### Work required
Return exactly the listing's lines, from its first line to the line holding "side_steps = 9", ends included.

·····

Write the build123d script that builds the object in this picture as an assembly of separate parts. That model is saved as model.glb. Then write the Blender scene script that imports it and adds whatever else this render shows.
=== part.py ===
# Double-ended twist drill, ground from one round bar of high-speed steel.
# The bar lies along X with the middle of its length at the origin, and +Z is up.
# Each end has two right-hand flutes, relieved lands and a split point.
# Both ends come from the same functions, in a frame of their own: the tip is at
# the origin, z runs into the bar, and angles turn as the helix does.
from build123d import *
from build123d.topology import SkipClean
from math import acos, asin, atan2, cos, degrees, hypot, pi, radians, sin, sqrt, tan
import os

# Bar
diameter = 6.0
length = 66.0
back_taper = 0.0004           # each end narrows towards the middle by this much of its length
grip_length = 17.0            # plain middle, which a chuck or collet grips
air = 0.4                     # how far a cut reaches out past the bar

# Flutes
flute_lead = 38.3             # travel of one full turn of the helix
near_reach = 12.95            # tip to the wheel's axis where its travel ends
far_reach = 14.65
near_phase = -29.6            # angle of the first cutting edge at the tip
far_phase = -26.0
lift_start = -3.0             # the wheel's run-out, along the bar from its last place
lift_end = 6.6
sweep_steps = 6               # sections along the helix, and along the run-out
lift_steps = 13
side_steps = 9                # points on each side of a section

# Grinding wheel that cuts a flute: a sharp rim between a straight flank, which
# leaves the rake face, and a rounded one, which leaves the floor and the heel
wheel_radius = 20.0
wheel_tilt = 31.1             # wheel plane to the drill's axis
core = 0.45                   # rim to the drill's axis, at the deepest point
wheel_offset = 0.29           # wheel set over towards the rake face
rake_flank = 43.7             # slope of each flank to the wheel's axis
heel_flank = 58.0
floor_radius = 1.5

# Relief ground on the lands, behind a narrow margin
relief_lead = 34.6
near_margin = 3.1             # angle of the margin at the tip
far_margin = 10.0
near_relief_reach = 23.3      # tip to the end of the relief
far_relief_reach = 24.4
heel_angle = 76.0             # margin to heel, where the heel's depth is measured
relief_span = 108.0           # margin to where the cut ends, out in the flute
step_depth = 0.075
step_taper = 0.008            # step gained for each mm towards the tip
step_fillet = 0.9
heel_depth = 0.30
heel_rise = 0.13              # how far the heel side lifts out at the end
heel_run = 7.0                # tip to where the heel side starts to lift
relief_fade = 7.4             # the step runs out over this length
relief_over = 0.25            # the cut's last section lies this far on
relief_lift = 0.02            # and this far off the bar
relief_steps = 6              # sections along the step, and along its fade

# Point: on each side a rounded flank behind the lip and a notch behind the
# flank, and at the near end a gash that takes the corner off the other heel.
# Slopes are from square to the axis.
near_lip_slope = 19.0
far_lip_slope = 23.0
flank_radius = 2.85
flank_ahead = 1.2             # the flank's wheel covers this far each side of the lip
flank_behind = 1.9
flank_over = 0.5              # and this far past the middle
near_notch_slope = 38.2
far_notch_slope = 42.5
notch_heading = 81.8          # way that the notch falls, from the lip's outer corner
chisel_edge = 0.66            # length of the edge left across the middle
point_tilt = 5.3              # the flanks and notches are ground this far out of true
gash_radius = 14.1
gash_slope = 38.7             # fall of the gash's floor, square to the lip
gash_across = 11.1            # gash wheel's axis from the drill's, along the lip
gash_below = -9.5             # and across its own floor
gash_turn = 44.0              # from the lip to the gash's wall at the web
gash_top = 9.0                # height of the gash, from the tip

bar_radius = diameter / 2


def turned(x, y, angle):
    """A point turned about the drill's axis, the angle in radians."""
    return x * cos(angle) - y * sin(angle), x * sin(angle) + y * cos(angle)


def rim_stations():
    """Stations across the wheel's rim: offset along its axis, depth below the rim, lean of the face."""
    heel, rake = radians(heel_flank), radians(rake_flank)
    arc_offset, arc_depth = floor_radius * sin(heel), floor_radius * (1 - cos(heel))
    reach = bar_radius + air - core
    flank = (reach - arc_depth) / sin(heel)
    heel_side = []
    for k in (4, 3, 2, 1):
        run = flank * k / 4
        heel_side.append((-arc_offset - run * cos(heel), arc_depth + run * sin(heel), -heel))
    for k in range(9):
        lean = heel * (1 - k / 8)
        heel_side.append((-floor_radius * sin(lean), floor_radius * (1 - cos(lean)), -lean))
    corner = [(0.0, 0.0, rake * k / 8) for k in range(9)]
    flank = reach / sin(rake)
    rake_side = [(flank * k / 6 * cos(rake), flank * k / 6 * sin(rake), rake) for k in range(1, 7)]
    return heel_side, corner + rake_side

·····

### Full response
Write the build123d script that builds the object in this picture as an assembly of separate parts. That model is saved as model.glb. Then write the Blender scene script that imports it and adds whatever else this render shows.
=== part.py ===
# Double-ended twist drill, ground from one round bar of high-speed steel.
# The bar lies along X with the middle of its length at the origin, and +Z is up.
# Each end has two right-hand flutes, relieved lands and a split point.
# Both ends come from the same functions, in a frame of their own: the tip is at
# the origin, z runs into the bar, and angles turn as the helix does.
from build123d import *
from build123d.topology import SkipClean
from math import acos, asin, atan2, cos, degrees, hypot, pi, radians, sin, sqrt, tan
import os

# Bar
diameter = 6.0
length = 66.0
back_taper = 0.0004           # each end narrows towards the middle by this much of its length
grip_length = 17.0            # plain middle, which a chuck or collet grips
air = 0.4                     # how far a cut reaches out past the bar

# Flutes
flute_lead = 38.3             # travel of one full turn of the helix
near_reach = 12.95            # tip to the wheel's axis where its travel ends
far_reach = 14.65
near_phase = -29.6            # angle of the first cutting edge at the tip
far_phase = -26.0
lift_start = -3.0             # the wheel's run-out, along the bar from its last place
lift_end = 6.6
sweep_steps = 6               # sections along the helix, and along the run-out
lift_steps = 13
side_steps = 9                # points on each side of a section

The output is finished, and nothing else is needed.